Through the Plata decision, California reduced its prison population from 163,000 to 112,300, from around 197% to 135.8% of capacity, respectively. Yet, the decision was merely a short-term fix to a problem with deeper origins. Stringent conviction and sentencing laws are the real targets. Much of the fight has been reeling back policies that were enacted in the past, such as reforming the state’s Three Strikes Law, which happened in 2012. The loosening of the Three Strikes Law undoes two decades of California’s ‘tough on crime’ policy, an action that is a first step to accepting that the War on Drugs has failed.
At the executive level, Governor Jerry Brown has demonstrated his willingness to restructure the state’s criminal justice system, which he and the California state legislature helped stiffen during his first term as governor in the late 1970’s. In accordance with the Plata decision, Governor Brown and the Department of Corrections had introduced the state’s policy of ‘realignment.’ A very popular term in Sacramento, realignment promises to reduce prison populations by shifting ‘low-level’ prisoners to county jails, rather than sending them to state penitentiaries.
Though it can be praised for moving California’s criminal justice reform movement in the right direction, realignment is by no means the cure to incarceration that many hoped it would be. By merely shifting prison populations, the population of those incarcerated will have no net change, at least not in the short-term.
In a report on realignment published in September 2015 by the Public Policy Institute of California that largely deemed it effective, some of the critiques discuss realignment’s lopsided response to prison overcrowding, primarily by overly focusing on prison population control and failing to adequately address the many diverse yet interconnected dimensions of criminal justice. Realignment by its very nature does not address the causes of stiff criminal justice, and that means the policies that enable prosecutors and lawmakers to easily resort to incarceration—and long periods of it—as a fix to many offenses.
At this time, the state legislature’s focus must not merely promote realignment, but augment it. The one-dimensional scope of realignment falls short of reform advocates’ criteria, and in order for lawmakers to represent the interests of constituencies that favor reform, additional policy prescriptions are imperative.

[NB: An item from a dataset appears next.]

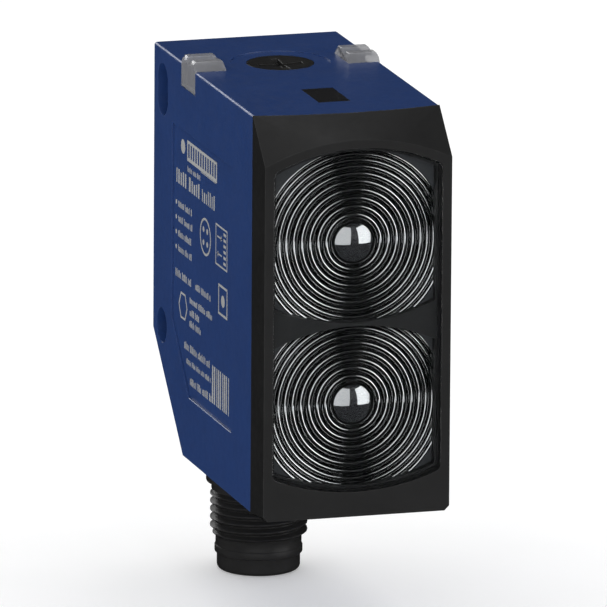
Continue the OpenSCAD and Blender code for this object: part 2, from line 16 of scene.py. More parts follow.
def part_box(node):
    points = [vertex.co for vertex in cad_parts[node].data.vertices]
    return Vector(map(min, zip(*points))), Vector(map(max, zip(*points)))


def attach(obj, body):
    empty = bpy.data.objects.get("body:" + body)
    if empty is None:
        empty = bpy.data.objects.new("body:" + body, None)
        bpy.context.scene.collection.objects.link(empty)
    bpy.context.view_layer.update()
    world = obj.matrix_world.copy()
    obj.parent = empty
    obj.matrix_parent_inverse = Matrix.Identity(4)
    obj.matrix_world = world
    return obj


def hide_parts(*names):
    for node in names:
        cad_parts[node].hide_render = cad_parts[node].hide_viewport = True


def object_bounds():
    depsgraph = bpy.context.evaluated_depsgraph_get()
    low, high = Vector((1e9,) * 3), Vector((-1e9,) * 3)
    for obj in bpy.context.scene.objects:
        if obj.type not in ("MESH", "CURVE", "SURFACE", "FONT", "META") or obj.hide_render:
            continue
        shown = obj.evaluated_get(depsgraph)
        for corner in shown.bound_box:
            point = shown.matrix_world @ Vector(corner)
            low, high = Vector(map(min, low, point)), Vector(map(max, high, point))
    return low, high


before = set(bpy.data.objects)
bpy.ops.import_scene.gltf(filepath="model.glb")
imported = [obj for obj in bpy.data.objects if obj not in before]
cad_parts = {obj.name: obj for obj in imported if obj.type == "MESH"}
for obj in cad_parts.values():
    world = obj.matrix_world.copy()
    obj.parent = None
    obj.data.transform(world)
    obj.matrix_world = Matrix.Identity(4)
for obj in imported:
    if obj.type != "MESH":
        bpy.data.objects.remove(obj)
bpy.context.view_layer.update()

MM = 0.001
HOUSING_LOW, HOUSING_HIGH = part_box("housing")
HALF_W = HOUSING_HIGH.x / MM
HEIGHT = (HOUSING_HIGH.z - HOUSING_LOW.z) / MM
DEPTH = 42.3
BASE = Vector((0, HOUSING_HIGH.y - DEPTH * MM, HOUSING_LOW.z))
FRONT_Y = (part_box("front_bezel")[0].y - BASE.y) / MM


def at(point):
    """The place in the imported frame, in metres, of a point in millimetres."""
    return BASE + Vector(point) * MM


def in_mm(point):
    """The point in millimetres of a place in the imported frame."""
    return (point - BASE) / MM


def turns(sides):
    """Angles that part a full turn evenly."""
    return [2 * math.pi * i / sides for i in range(sides)]


def ring(r, sides):
    """Corners of a regular polygon about the origin."""
    return [(r * math.cos(t), r * math.sin(t)) for t in turns(sides)]


# ---- Materials ----

NOISE_RANGE = (0.3, 0.7)
# Cosine between the rounded and the true normal, on open faces and on a worn edge
OPEN_COS, EDGE_COS = 0.995, 0.85
WEAR_WIDTH = 0.22
WEAR_PATCH = 1.6
WEAR_MOST = 0.8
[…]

This comes in the form of addressing grounds for incarceration, improvement of in-prison quality and treatment, and ultimately reentry of former convicted persons into working society.
Topping the list of policy goals—achieved and yet to be achieved—is Proposition 47, a measure passed in November 2014 ballot that, in essence, reclassified—and reduced—nonviolent crimes from felonies to misdemeanors. Prop 47 was a godsend for reform advocates frustrated by the brutality and failures of the War on Drugs; while sentencing procedures for most forms of theft were softened, the most prominent change was that which addressed the use of illegal drugs, often the point of most contention in the dialogue concerning prison reform .
Across the state and the nation, Prop 47 gained traction, support, and financing, often by groups and figures that are often considered political and ideological foils. The American Civil Liberties Union alone injected $3.5 million, followed by endorsements from national figures ranging from former Newt Gingrich (R) to Michelle Alexander, the influential civil rights advocate and writer.
A bipartisan consensus backing of criminal justice reform begs questions as to what may be the motivations on both sides of spectrum. “Tough on crime” was the rallying call of both the liberal and conservative political establishments for much of the latter half of the 20th century, yet suddenly it has become demonized and rejected by both wings. For liberals, the push to reform validates the belief that mass incarceration has done little to address crime. Recidivism continues to be an issue because according to the same report by the Public Policy Institute of California, 40% of released felons were sent to back to prison after a year. For conservatives, mass incarceration has simply become too costly to sustain. If federal and state spending on prisons can be cut, then, politically, that is the route to follow.
Prop 47’s success, the national attention it has garnered, and the reforms it implemented all serve as proof of California’s position as a leader in policy—as California goes, so shall the country. If the theory of federalism proves true, California is a laboratory for testing criminal justice reform, and if it succeeds here, perhaps other states will implement similar policies.
What’s next? Surely the dialogue will not end with realignment; with overcrowding in prisons across the country and in California still an alarming issue, activists and advocates are demanding more action by legislatures. For all the good that has been promised, how much of it can be delivered is the matter of genuine concern.